Sport Pilots and Airworthiness Certificates
In the world of the Light Sport Airplanes, there’s two defining categories. Those two categories, Experimental and Special, define most of the same information. There’s a few differences, however, that a Light Sport Pilot must be aware of. Those differences often lead us to questions about the two classes.
In a standard category aircraft, the FAA takes a large role in determining the airworthiness of the plane. The standard category aircraft receives a type certificate for its airworthiness. This isn’t the case for any light sport aircraft. In the special light sport aircraft (SLSA), a manufacturer designs the plane around “consensus standards.” There’s no minimum amount of flight-testing time, as there is in the ELSA (5 hours). Because of these standards, it’s cheaper to produce a light sport aircraft. Furthermore, the FAA doesn’t need to get involved in the design process to the degree that it does for standard category aircraft.
So, then, what is the difference between an ELSA and an SLSA? For most, it boils down to nothing but maintenance. A sport pilot may not perform any maintenance on a SLSA other than specific maintenance items explicitly approved by the manufacturer. If the manufacturer fails to provide documentation releasing the owner to maintain the those items, it must be done by a Light Sport Repairman (LSRM). In addition, the annual inspection must be performed by an LSRM or an A&P.
The benefit to the experimental category is the exact opposite. As with a traditional experimental airworthiness certificates, anyone can maintain an experimental light sport. This means that maintenance of an ELSA is cheap provided you possess the knowledge and skill to perform the tasks. Cheaper still, a short course authorizes you to perform your own annual inspection.

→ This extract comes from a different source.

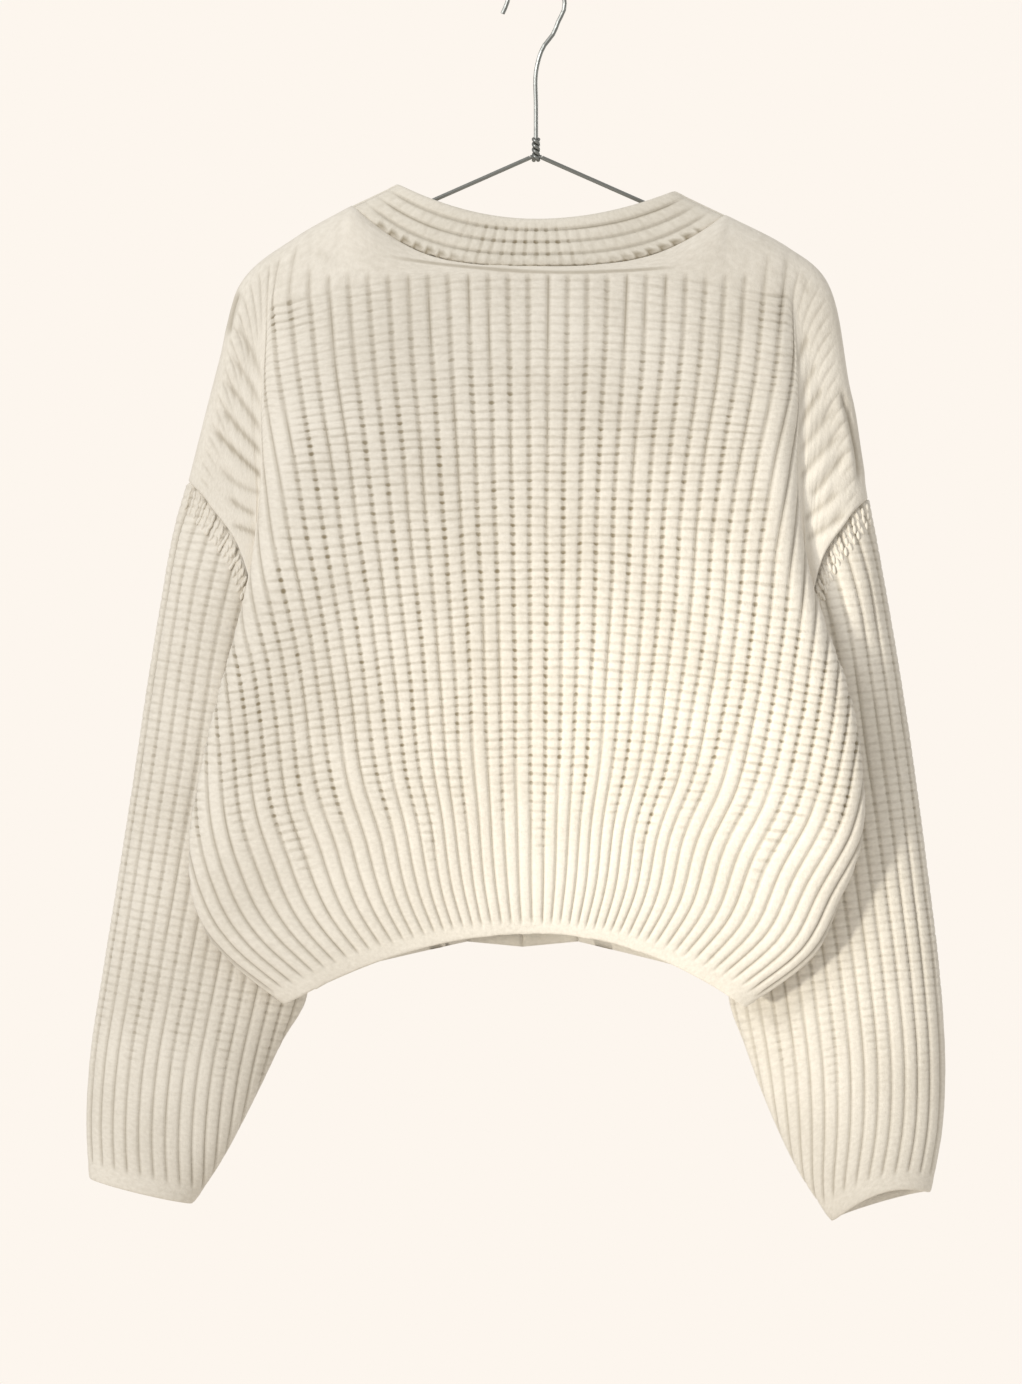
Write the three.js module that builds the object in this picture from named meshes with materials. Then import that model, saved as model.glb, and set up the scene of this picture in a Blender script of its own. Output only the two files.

Now, it’s important to note that there are two additional classes of Light Sport airworthiness certificates. The normal certificate is less common, and relatively few planes hold that type of classification. These are basically normal category aircraft (think of a J-3), that fit the rules for a light-sport pilot to fly. These planes can be converted to an LSA airworthiness certificate, but until that happens they must be maintained by an A&P.
The amateur-built certificate is getting more traction thanks to the advent of cheap and reliable light-sport kit planes on the market. The big issue with an amateur-built aircraft is resale value. For the ALSA airworthiness certificate, it’s almost nonexistent.
The Certificate Trap
Only a special light sport aircraft is able to be used for compensation or hire. So if you’re looking to leaseback your plane to a flight-school or FBO, make sure you buy a special light sport. And when you buy it, ensure that you see the most current airworthiness certificate. Some owners, seeking cheaper maintenance cost, will have their SLSA reregistered as an ELSA. Once the change has been made, only the manufacturer can recertify the airplane as an SLSA, and that’s big bucks.
Of course, if you’re looking to buy a plane for yourself, there might be benefit to converting the SLSA to an ELSA. What you must consider, though, is the devaluation of the airplane based on the airworthiness certificate. ELSA’s have a lower resale value than SLSA’s, so depending on your plans, it might be worth it to take a cheap-and-quick Light Sport Repairman course.
Which Should You Buy?
That’s a hard question. It’s really based on your goals with the plane. If you’re looking to have something for yourself, that you can fly long-term, an ELSA or even ALSA might be worth it. But parts cost money and planes require insurance. If you’re hoping to monetize your airplane in some way than the only way to go is an SLSA. Compared to a Normal category aircraft, the maintenance is far cheaper (LSRM versus an A&P).
So when you write the check, make sure you’ve read the papers. Do your research, and you’ll bag yourself a nice bird.